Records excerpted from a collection
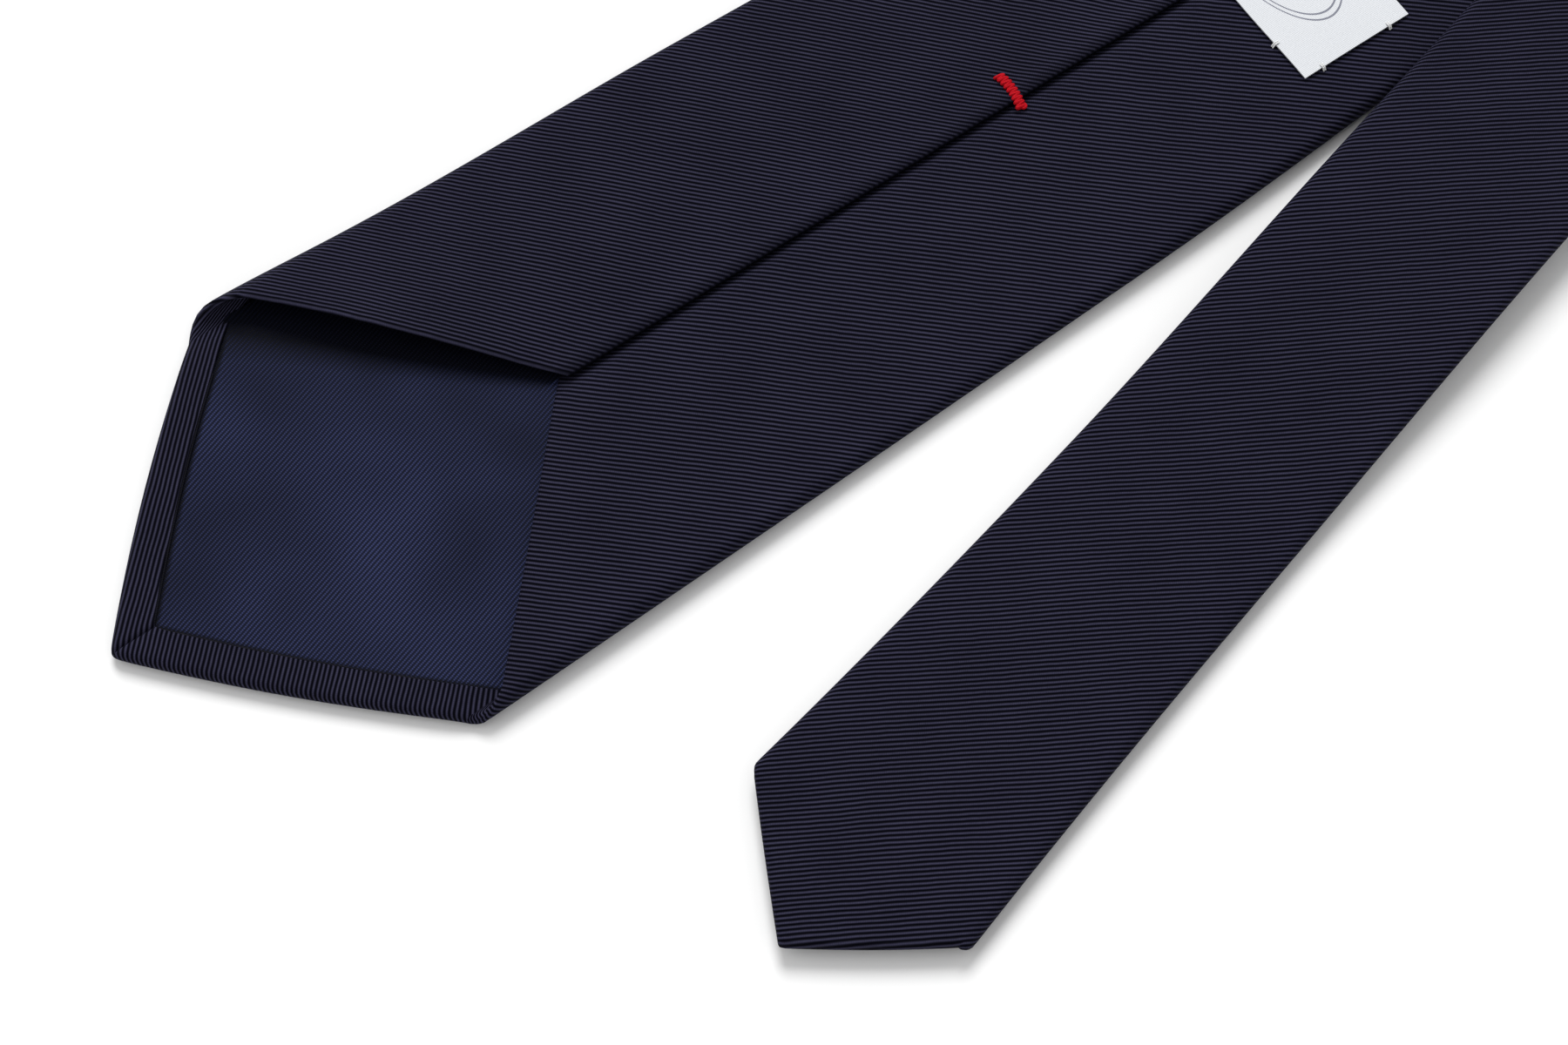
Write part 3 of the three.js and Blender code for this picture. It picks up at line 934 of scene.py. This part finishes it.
def layer(name, rows, columns, inset, thickness, sOf, heightAt):
    # sOf(rowShare, share) gives how far along the tie a corner lies
    def measures(row, column):
        share = 2 * column / (columns - 1) - 1
        s = sOf(row / (rows - 1), share)
        return s, share * (halfOn(share, s) - inset), share

    def placeAt(row, column):
        s, y, share = measures(row, column)
        return place(s, y, heightAt(s, share))

    def flatAt(row, column, _):
        return measures(row, column)[:2]

    return gridPiece(name, rows, columns, placeAt, flatAt, thickness)


inner = {
    "feltInset": 3.6, "feltMiddle": 1.1, "feltThick": 1.1, "feltTip": 2.0, "feltGap": 0.3,
    "liningThick": 0.2, "bladeInset": 2.5, "bladeUnderHem": 1.1, "bladeMiddle": 2.0, "climb": 0.1,
    "drop": 0.2, "wave": 0.06, "tailInset": 2.2, "tailUnderHem": 1.0, "tailMiddle": 1.75,
}


def bladeLiningHeight(s, share):
    climb = inner["climb"] * sidePuff(s, 1) * ease(share, 0.95, 1.02)
    drop = inner["drop"] * ease(-share, 0.93, 1.0)
    return inner["bladeMiddle"] + climb - drop + inner["wave"] * sin(s / 7 + 3 * share)


def bladeLiningRow(along, share):
    edge = bladeSlope * abs(share) * (tie["bladeHalfWidth"] - inner["bladeInset"])
    edge += (tie["hemWidth"] - inner["bladeUnderHem"]) * hypot(1, bladeSlope)
    return lerp(edge, tie["tippingEnd"], along)


finishSheet(
    layer("bladeTipping", 96, 60, inner["bladeInset"], inner["liningThick"], bladeLiningRow,
          bladeLiningHeight),
    "blade_half", bladeLining, "blade_tipping")


def tailLiningRow(along, share):
    edge = tailSlope * abs(share) * (tie["tailHalfWidth"] - inner["tailInset"])
    edge += (tie["tailHemWidth"] - inner["tailUnderHem"]) * hypot(1, tailSlope)
    return fromTail(lerp(tie["tailTippingEnd"], edge, along))


finishSheet(
    layer("tailTipping", 40, 30, inner["tailInset"], inner["liningThick"], tailLiningRow,
          lambda s, share: inner["tailMiddle"]),
    "tail_half", tailLining, "tail_tipping")


def feltEdge(share, slope, halfWidth):
    return slope * abs(share) * (halfWidth - inner["feltInset"]) + inner["feltTip"]


def bladeFeltRow(along, share):
    # rows from the point to just past the fold, closer where it bends
    end = pieceAt - inner["feltGap"]
    marks = [(0.0, feltEdge(share, bladeSlope, tie["bladeHalfWidth"])), (0.45, tie["bladeLength"] - 15),
             (0.62, tie["bladeLength"] - 2), (0.88, tailStart + 2), (1.0, end)]
    for (a, sa), (b, sb) in zip(marks, marks[1:]):
        if along <= b:
            return lerp(sa, sb, (along - a) / (b - a))
    return end


bladeFelt = finishSheet(
    layer("bladeInterlining", 101, 25, inner["feltInset"], inner["feltThick"], bladeFeltRow,
          lambda s, share: inner["feltMiddle"]),
    None, felt, "blade_interlining")
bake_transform(bladeFelt)


def tailFeltRow(along, share):
    return lerp(pieceAt + inner["feltGap"], fromTail(feltEdge(share, tailSlope, tie["tailHalfWidth"])), along)


finishSheet(
    layer("tailInterlining", 120, 15, inner["feltInset"], inner["feltThick"], tailFeltRow,
          lambda s, share: inner["feltMiddle"]),
    "tail_half", felt, "tail_interlining")
print("interlining and tippings made")

# small slanted stitches that catch the hem to the lining, and a line of them in the hem's corner; their
# near-black colour and the corner line's double thickness are painted shade along the hem's inner edge
catching = {
    "every": 2.1, "across": 0.9, "along": 0.55, "back": 0.5, "rise": 0.1, "sink": 0.34, "points": 5,
    "thread": 0.1, "first": 1.2, "cornerFirst": 0.4, "cornerAlong": 0.16, "cornerDown": 0.22,
}


def tippingStitches(name, settings, slope, hemWidth, toTie, bow, node, body):
    slant = hypot(1, slope)
    half, hemTop = settings["stitched"], settings["hemTop"]

    def cornerAt(y):
        return slope * abs(y) + hemWidth * slant - bowAt(y, bow)

    def stitch(first, side):
        line = []
        for k in range(catching["points"]):
            u = k / (catching["points"] - 1)
            y = side * (first + catching["across"] * u / slant)
            s = cornerAt(y) + (catching["along"] * u - catching["back"]) * slant
            rise = catching["rise"] * sin(pi * u) - catching["sink"] * u
            line.append(place(toTie(s), y, hemTop + rise))
        return line

    lines = []
    count = int((half - 4) * slant / catching["every"])
    for side in (-1, 1):
        lines += [stitch(catching["first"] + i * catching["every"] / slant, side) for i in range(count)]
    for side in (-1, 1):
        line = []
        for i in range(int(half)):
            y = side * (catching["cornerFirst"] + i * (half - 3) / half)
            s = cornerAt(y) + catching["cornerAlong"] * slant
            line.append(place(toTie(s), y, hemTop - catching["cornerDown"]))
        lines.append(line)
    piece = tube(name, lines, catching["thread"], 2, heavy=2)
    finishPiece(piece, body, shadeDarkThread, node)


tippingStitches("bladeTippingThread", blade, bladeSlope, tie["hemWidth"], same, bladeBow,
                "blade_tipping_thread", "blade_half")
tippingStitches("tailTippingThread", tail, tailSlope, tie["tailHemWidth"], fromTail, tailBow,
                "tail_tipping_thread", "tail_half")

joinThreadRadius = 0.16


def joinThread(name, at, body, node):
    # seam stitches down in the groove, right round the tie
    line = []
    for column in wrap:
        if column[0] != "turn":
            s = joinLine(at, 0, column)
            y, h, _ = section(s, column, joinThreadRadius)
            line.append(place(s, y, h))
    piece = tube(name, [line], joinThreadRadius, 2)
    finishPiece(piece, body, navyThread, node)


joinThread("bladeJoinThread", tie["joinAt"], "blade_half", "blade_join_thread")
joinThread("tailJoinThread", tailJoin, "tail_half", "tail_join_thread")

# loose stitches that catch both flaps from inside, closer round the fold
slip = {
    "height": 1.98, "lift": (0.08, 1.1), "sway": (0.5, 0.9), "thread": 0.13, "step": 1.6, "foldStep": 0.9,
    "foldRoom": 6, "gap": 0.5,
}


def slipStitch(name, start, end, body, node):
    (lift, liftTurn), (sway, swayTurn) = slip["lift"], slip["sway"]
    line, s = [], start
    while s < end:
        line.append(place(s, sway * sin(s * swayTurn), slip["height"] + lift * sin(s * liftTurn)))
        inFold = tie["bladeLength"] - slip["foldRoom"] < s < tailStart + slip["foldRoom"]
        s += slip["foldStep"] if inFold else slip["step"]
    piece = tube(name, [line], slip["thread"], 2)
    finishPiece(piece, body, navyThread, node)
    return piece


bladeSlip = slipStitch("bladeSlipStitch", tie["tackAt"], pieceAt - slip["gap"], None, "blade_slip_stitch")
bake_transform(bladeSlip)
slipStitch("tailSlipStitch", pieceAt + slip["gap"], fromTail(tie["tailTackAt"]), "tail_half",
           "tail_slip_stitch")
print("threads made")

# two strands wound over three laid ones, across the seam, with the thread's last loop beside them
barTack = {
    "length": 6.8, "halfWidth": 0.7, "halfHeight": 0.2, "strand": 0.25, "turns": 8.5, "windPoints": 205,
    "windApart": 0.03, "bow": 0.45, "lean": 0.07, "sideways": 0.5, "endDrop": 0.3,
    "laidAt": (-0.36, 0, 0.36), "laidPoints": 21, "loopAt": (0.02, 0.5, 0.22), "loopRadius": 0.38,
    "loopTurn": 1.9 * pi, "loopPoints": 25, "bladeLift": 0.32, "tailLift": 0.05,
}


def addBarTack(name, s, tieHeight, body, node):
    def tackPoint(u, across, up):
        end = 2 * u - 1
        y = end / 2 * barTack["length"]
        bow = barTack["bow"] * (1 - end ** 2) + barTack["lean"] * y
        h = tieHeight + up - barTack["endDrop"] * end ** 8
        return place(s + across + bow, y + barTack["sideways"], h)

    lines = []
    last, middle = barTack["windPoints"] - 1, barTack["halfHeight"]
    for turn in (-1, 1):
        line = []
        for i in range(last + 1):
            phase = turn * 2 * pi * barTack["turns"] * i / last
            up = middle + (middle + barTack["windApart"] * turn) * sin(phase)
            line.append(tackPoint(i / last, barTack["halfWidth"] * cos(phase), up))
        lines.append(line)
    last = barTack["laidPoints"] - 1
    for across in barTack["laidAt"]:
        lines.append([tackPoint(i / last, across, middle) for i in range(last + 1)])
    loop, radius = [], barTack["loopRadius"]
    u, across, up = barTack["loopAt"]
    for i in range(barTack["loopPoints"]):
        angle = barTack["loopTurn"] * i / (barTack["loopPoints"] - 1)
        point = tackPoint(u, across + radius * sin(angle), up)
        loop.append(point + Vector((0, radius * cos(angle), 0)))
    piece = tube(name, lines + [loop], barTack["strand"], 3)
    finishPiece(piece, body, redThread, node)


addBarTack("bladeBarTack", tie["tackAt"], tie["bladeThick"] + barTack["bladeLift"], "blade_half",
           "blade_bar_tack")
addBarTack("tailBarTack", fromTail(tie["tailTackAt"]), tie["tailThick"] + barTack["tailLift"], "tail_half",
           "tail_bar_tack")

label = {
    "at": 204.5, "width": 20.6, "halfLength": 24.0, "thick": 0.28, "lift": 0.42, "dome": 0.25,
    "domeEnd": 30, "sway": 0.15, "rows": 30, "columns": 60, "tackInset": 3.7, "sideInset": 7.6,
    "stitch": 1.2, "strands": (-0.16, 0.14), "strand": 0.14, "edgeInset": 0.12, "stitchPoints": 9,
    "stitchLift": 0.2, "stitchRise": 0.12, "stitchSink": 0.25, "edgeSink": 0.3,
}


def labelHeight(s, y):
    across = sin(pi * clamp((s - label["at"]) / label["width"]))
    return thickAt(s) + label["lift"] + label["dome"] * across * (1 - (y / label["domeEnd"]) ** 4)


def labelShare(row, column):
    # across its width, and how far from its middle towards an end
    y = lerp(-label["halfLength"], label["halfLength"], column / (label["columns"] - 1))
    return row / (label["rows"] - 1), y


def labelPlace(row, column):
    u, y = labelShare(row, column)
    s = label["at"] + label["width"] * u + label["sway"] * sin(y / 5)
    return place(s, y, labelHeight(s, y))


def labelFlat(row, column, _):
    u, y = labelShare(row, column)
    return (label["width"] * u, y)


finishSheet(
    gridPiece("wovenLabel", label["rows"], label["columns"], labelPlace, labelFlat, label["thick"]),
    "blade_half", labelWeave, "label")


def labelStitch(number, s, y, alongTie):
    lines = []
    for shift in label["strands"]:
        line = []
        for i in range(label["stitchPoints"]):
            u = i / (label["stitchPoints"] - 1)
            step = (u - 0.5) * label["stitch"]
            atS, atY = (s + step, y + shift) if alongTie else (s + shift, y + step)
            past = max(abs(atY) - label["halfLength"], label["at"] - atS)
            h = labelHeight(atS, y) + label["stitchLift"] + label["stitchRise"] * sin(pi * u)
            h -= label["stitchSink"] * (2 * u - 1) ** 6 + label["edgeSink"] * ease(past, 0, 0.5)
            line.append(place(atS, atY, h))
        lines.append(line)
    piece = tube(f"labelTack{number}", lines, label["strand"], 2)
    finishPiece(piece, "blade_half", whiteThread, f"label_tack_{number}")


def labelStitches():
    # two at each end of the label, and one at each end of its near side
    nearS = label["at"] + label["tackInset"]
    farS = label["at"] + label["width"] - label["tackInset"]
    for side, first in ((-1, 1), (1, 4)):
        endY = side * (label["halfLength"] - label["edgeInset"])
        sideY = side * (label["halfLength"] - label["sideInset"])
        labelStitch(first, nearS, endY, False)
        labelStitch(first + 1, farS, endY, False)
        labelStitch(first + 2, label["at"] + label["edgeInset"], sideY, True)


labelStitches()
print("label and tacks made")

studio = {
    "floor": 6.0,
    "floorAt": (0.3, 0, -0.0002),
    "floorColour": (0.9, 0.9, 0.9, 1),
    "floorRoughness": 0.9,
    "floorGloss": 0.1,
    "sky": 0.6,
    "aim": (0.05, -0.03, 0),
    # each lamp: where it stands, how wide it looks in degrees, and its strength
    "lamps": [("keyLamp", (0.5, 0.72, 0.95), 30, 2.25), ("fillLamp", (-0.7, 0.5, 1.1), 45, 0.34)],
}


def addStudio(settings):
    bpy.ops.object.select_all(action="DESELECT")
    bpy.ops.mesh.primitive_plane_add(size=settings["floor"], location=settings["floorAt"])
    floor = bpy.context.object
    floor.name = "floor"
    n = shaderKit("pale table", settings["floorRoughness"])
    n.surface("Base Color", settings["floorColour"])
    n.surface("Specular IOR Level", settings["floorGloss"])
    floor.data.materials.append(n.material)
    world = bpy.data.worlds.new("studio")
    world.use_nodes = True
    sky = world.node_tree.nodes["Background"]
    sky.inputs["Color"].default_value = (1, 1, 1, 1)
    sky.inputs["Strength"].default_value = settings["sky"]
    bpy.context.scene.world = world
    for name, where, width, strength in settings["lamps"]:
        bpy.ops.object.light_add(type="SUN", location=where)
        lamp = bpy.context.object
        lamp.name = name
        lamp.data.angle = radians(width)
        lamp.data.energy = strength
        lamp.rotation_euler = (Vector(settings["aim"]) - Vector(where)).to_track_quat("-Z", "Y").to_euler()
    bpy.context.scene.view_settings.view_transform = "Standard"


addStudio(studio)
print("studio made")
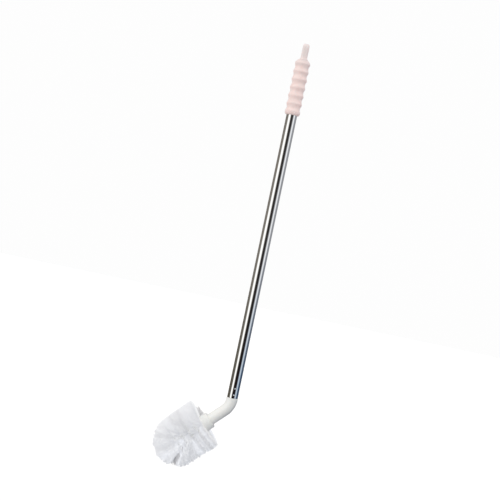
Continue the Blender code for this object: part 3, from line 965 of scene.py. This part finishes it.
filament_mesh = make_filament_mesh()
white_filament = make_white_filament()
draw = random.Random(BRISTLE_SEED)
blades = {
    (side, facing): make_blades(side, draw) for side in ("upper", "lower") for facing in (True, False)
}
for cell in tuft_patches:
    name, hole, _, reach, _, half = cell
    width = 2 * half * envelope_place(cell, 0, 0).xy.length
    tuft_bm = make_tuft_bm(hole, lambda u, v: envelope_place(cell, u, v), (2 * reach, width), draw)
    tuft = finished(tuft_bm, "bristles_" + name, white_filament)
    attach(tuft, "brush_head")
    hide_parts("tuft_" + name)

tip_width = 2 * HEAD_RADIUS * TIP_ANGLE
tip_bm = make_tuft_bm(tip_hole, tip_place, (tip_width, tip_width), draw)
tip_tuft = finished(tip_bm, "bristles_tip", white_filament)
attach(tip_tuft, "brush_head")
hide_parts("tuft_tip")


# Studio
# A seamless pale floor well below the brush, a soft white dome that is brightest at the upper left,
# and dark, white and blue bands round the horizon that show only in reflections, as on the tube.

FLOOR_DROP = 0.30
FLOOR_SIZE = 12.0  # half its side
KEY_WAY = Vector((-0.42, -0.62, 0.66))  # towards the brightest part of the dome
DARK_WAY = Vector((0.62, -0.10, -0.78))  # towards the unlit part of the room
CAMERA_LENS = 85
CAMERA_PLACE = (-0.0195, -1.748, -0.3078)
CAMERA_ROLL = math.radians(11.887)
MIRRORED_HIGH = (  # bearing from the front in degrees, + towards +X, and what the tube sees there
    (-180, (0.22, 0.20, 0.18)),
    (-76, (0.235, 0.214, 0.188)),
    (-62, (1.32, 1.32, 1.31)),
    (-30, (1.32, 1.32, 1.31)),
    (-14, (0.14, 0.13, 0.12)),
    (-2, (0.030, 0.026, 0.024)),
    (26, (0.030, 0.026, 0.028)),
    (42, (0.36, 0.37, 0.39)),
    (54, (1.04, 1.06, 1.08)),
    (72, (1.02, 1.05, 1.10)),
    (86, (0.36, 0.37, 0.40)),
    (180, (0.28, 0.28, 0.30)),
)
MIRRORED_LOW = (  # the same for the tube's lower end
    (-180, (0.12, 0.11, 0.09)),
    (-68, (0.125, 0.113, 0.090)),
    (-53, (1.35, 1.35, 1.34)),
    (-34, (1.35, 1.34, 1.32)),
    (-18, (0.08, 0.07, 0.06)),
    (-8, (0.012, 0.009, 0.008)),
    (34, (0.014, 0.011, 0.013)),
    (47, (0.40, 0.48, 0.58)),
    (56, (0.66, 0.76, 0.88)),
    (68, (0.60, 0.71, 0.84)),
    (80, (0.14, 0.21, 0.32)),
    (100, (0.045, 0.075, 0.13)),
    (180, (0.08, 0.11, 0.18)),
)


def add_bands(tree, share, stops):
    """Colours round the horizon as a ramp."""
    bands = new_node(tree, "ValToRGB", {0: share})
    ramp = bands.color_ramp
    ramp.interpolation = "EASE"
    for number, (degrees, colour) in enumerate(stops):
        place = (degrees + 180) / 360
        stop = ramp.elements[number] if number < 2 else ramp.elements.new(place)
        stop.position = place
        stop.color = (*colour, 1.0)
    return bands.outputs[0]


def make_dome():
    """World light: plain white to the camera, a soft dome for light, and bands for mirrors."""
    world = bpy.data.worlds.new("studio")
    world.use_nodes = True
    tree = world.node_tree
    background = tree.nodes["Background"]
    direction = new_node(tree, "TexCoord", {}).outputs["Generated"]
    way = new_node(tree, "SeparateXYZ", {0: direction})
    front = new_node(tree, "Math", {0: way.outputs["Y"], 1: -1.0}, operation="MULTIPLY")
    bearing = new_node(tree, "Math", {0: way.outputs["X"], 1: front.outputs[0]}, operation="ARCTAN2")
    share = new_node(
        tree, "MapRange", {"Value": bearing.outputs[0], "From Min": -math.pi, "From Max": math.pi}
    )
    rise = new_node(tree, "MapRange", {"Value": way.outputs["Z"], "From Min": -0.10, "From Max": 0.09})
    bands = new_node(
        tree,
        "Mix",
        {
            0: rise.outputs[0],
            6: add_bands(tree, share.outputs[0], MIRRORED_LOW),
            7: add_bands(tree, share.outputs[0], MIRRORED_HIGH),
        },
        data_type="RGBA",
    )
    facing = new_node(
        tree, "VectorMath", {0: direction, 1: KEY_WAY.normalized()}, operation="DOT_PRODUCT"
    )
    lightness = new_node(
        tree, "MapRange", {"Value": facing.outputs["Value"], "From Min": -0.80, "From Max": 0.75}
    )
    soft = new_node(
        tree,
        "Mix",
        {0: lightness.outputs[0], 6: (0.59, 0.64, 0.73, 1.0), 7: (1.15, 1.14, 1.12, 1.0)},
        data_type="RGBA",
    )
    away = new_node(
        tree, "VectorMath", {0: direction, 1: DARK_WAY.normalized()}, operation="DOT_PRODUCT"
    )
    unlit = new_node(
        tree, "MapRange", {"Value": away.outputs["Value"], "From Min": 0.25, "From Max": 0.85}
    )
    dome = new_node(
        tree,
        "Mix",
        {0: unlit.outputs[0], 6: soft.outputs[2], 7: (0.02, 0.03, 0.05, 1.0)},
        data_type="RGBA",
    )
    rays = new_node(tree, "LightPath", {})
    lit = new_node(
        tree,
        "Mix",
        {0: rays.outputs["Is Glossy Ray"], 6: dome.outputs[2], 7: bands.outputs[2]},
        data_type="RGBA",
    )
    seen = new_node(
        tree,
        "Mix",
        {0: rays.outputs["Is Camera Ray"], 6: lit.outputs[2], 7: (0.985, 0.985, 0.985, 1.0)},
        data_type="RGBA",
    )
    tree.links.new(seen.outputs[2], background.inputs["Color"])
    return world


def make_floor():
    """One large pale face; its faint glow keeps it as bright as the room behind it."""
    material, tree, shader = new_material("pale_floor", Roughness=0.9)
    place = new_node(tree, "TexCoord", {}).outputs["Object"]
    grain = new_node(tree, "TexNoise", {"Vector": place, "Scale": 40.0, "Detail": 3.0})
    colour = new_node(
        tree,
        "Mix",
        {0: grain.outputs[0], 6: (0.86, 0.86, 0.86, 1.0), 7: (0.88, 0.88, 0.88, 1.0)},
        data_type="RGBA",
    )
    tree.links.new(colour.outputs[2], shader.inputs["Base Color"])
    shader.inputs["Emission Color"].default_value = (1.0, 0.97, 0.92, 1.0)
    shader.inputs["Emission Strength"].default_value = 0.22
    bm = bmesh.new()
    bmesh.ops.create_grid(
        bm,
        x_segments=1,
        y_segments=1,
        size=FLOOR_SIZE,
        matrix=Matrix.Translation((0, 0, cad_box[0].z - FLOOR_DROP)),
    )
    return finished(bm, "floor", material)


bpy.context.scene.world = make_dome()
floor = make_floor()
floor.visible_glossy = False
floor.visible_diffuse = False

camera_data = bpy.data.cameras.new("camera")
camera_data.lens = CAMERA_LENS
camera = bpy.data.objects.new("camera", camera_data)
bpy.context.scene.collection.objects.link(camera)
camera.matrix_world = (
    Matrix.Translation(CAMERA_PLACE)
    @ Matrix.Rotation(math.radians(90), 4, "X")
    @ Matrix.Rotation(CAMERA_ROLL, 4, "Z")
)
bpy.context.scene.camera = camera
bpy.context.scene.view_settings.view_transform = "Standard"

• [THE REQUEST]: Extract from the material all lines containing the string "three".

• [FULL SOLUTION]:
Write part 3 of the three.js and Blender code for this picture. It picks up at line 934 of scene.py. This part finishes it.
# two strands wound over three laid ones, across the seam, with the thread's last loop beside them